My mother has an expression: “chief cook and bottle-washer”. It means that your job title says one thing, but you really you do everything. And so it is for the chef/stew.
A chef/stew on a 95-foot motor boat says, “The ‘slash’ means you do two jobs and get paid for one. You are all the girls. You run all day.”
Her job includes everything from provisioning and cooking for guests and crew to doing laundry, ironing, cleaning cabins, bartending, hostessing, helping on deck when needed and even translating for the captain and crew. It also means answering a million questions from the guests. “It’s hard to finish everything you need to do,” she says. “There are always interruptions. If someone wants anything, they always end up in the galley.”
The chef/stew says multitasking and being super-organized are the keys to getting her work done. She also has to be very flexible and constantly change priorities through the course of a day, especially when guests are on board. That sometimes means compromising quality. “I have to find shortcuts so I can get everything done,” she explains. “It might mean that whatever I was going to make for dessert, I have to change it to something simpler that I can make in less time. Settling for less than perfect is not the way I like to do things, but when there is so much to get done, I don’t have much choice.”
She says the good thing about being both chef and stew on a smaller boat is that, “You don’t have to answer to anyone or deal with other crew as much. It’s just me. I have my system and just get everything done.”

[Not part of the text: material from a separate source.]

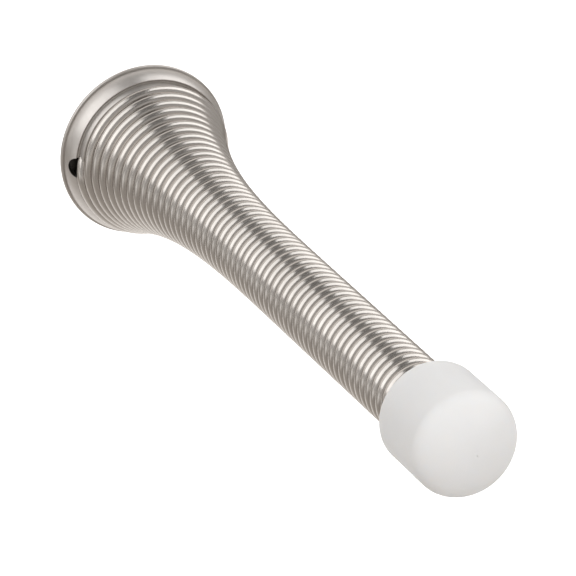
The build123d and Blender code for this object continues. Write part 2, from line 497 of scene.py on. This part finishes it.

However, she adds that getting things done yourself only works if you can call on other crew for help when you need it. When she first joined the boat, the captain was great and chipped in all the time. But when that captain left, the help stopped. “It’s too small a crew (only three) to have two crew sitting around watching me work. The captain and engineer would complain about the owner and his family using the galley table because they couldn’t sit there and watch TV. If the dishwasher was full, they would leave their dirty dishes in the sink. The engineer was always eating and the captain would sit in the bridge and play solitaire.”
The chef/stew says that during one really busy trip, the owner offered to help out with food prep. He liked to cook and told her, “I can see you could use a hand.” His wife told the kids to start helping by offering to help serve plates and clean their own plates after meals.
Eventually, she left her job as chef/stew. She says, “I really liked the owner, but it was too much. I had enough and moved on to a job with no slashes. Now if there’s a slash in the job description or it says, ‘willing to help out in other areas’, I say no way.”
Do you have a slash in your job title? Does it mean doing more than one job on board?